Pendidikan seksual dan kesehatan reproduksi, lanjut Awaluddin, juga dapat dijadikan sebagai teks bacaan dalam pemelajaran Bahasa Indonesia sejak sekolah dasar. Dalam materi pendidikan seksual pada Kurikulum 2013, pada mata pelajaran IPA untuk kelas VI misalnya, siswa diberi pemahaman mengenai hubungan ciri pubertas pada laki-laki dan perempuan dengan kesehatan reproduksi.
Kemudian pada mata pelajaran pendidikan jasmani, olahraga dan kesehatan untuk kelas IX dan X, misalnya, ada pemahaman tentang konsep dan prinsip pergaulan yang sehat antar remaja dan menjaga diri dari kehamilan pada usia sekolah. Adapun pada mata pelajaran Biologi SMA untuk kelas XI, ada materi tentang analisa hubungan struktur jaringan penyusun organ reproduksi dengan fungsinya dalam sistem reproduksi manusia.
Menurut Frenia, model pendidikan kesehatan reproduksi yang seperti itu tidak cukup. “Pendidikan kesehatan reproduksi harus diberikan secara komprehensif, tidak terpisah-pisah begitu. Kalau kita mengacu pendidikan kesehatan reproduksi dari International Technical Guidance on Sexuality Education, apa yang harus diberikan kepada anak-anak itu ada urutan dan keberlanjutannya,” kata dia.
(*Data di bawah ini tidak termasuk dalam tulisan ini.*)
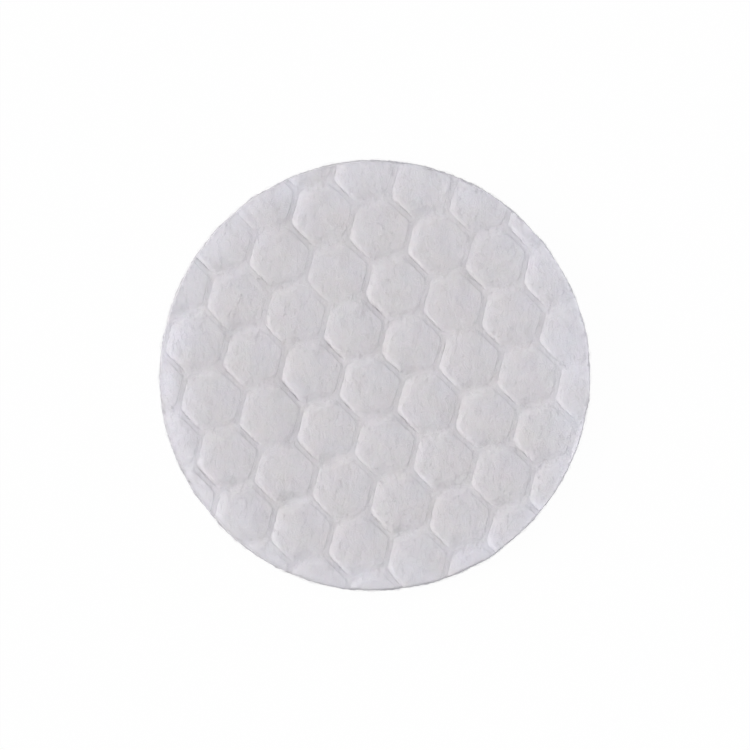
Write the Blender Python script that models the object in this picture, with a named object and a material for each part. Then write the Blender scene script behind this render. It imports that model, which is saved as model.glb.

Karena pendidikan kesehatan reproduksi itu mutlak diberikan kepada siswa dalam bentuk kurikulum tersendiri, Frenia berharap kemendikbud dan Kementerian kesehatan duduk bersama membahas hal ini. Termasuk dalam hal ini harus mempertimbangkan jumlah mata pelajaran yang sudah membebani siswa. “Jumlah mata pelajaran yang ada jangan sampai membebani siswa,” kata dia.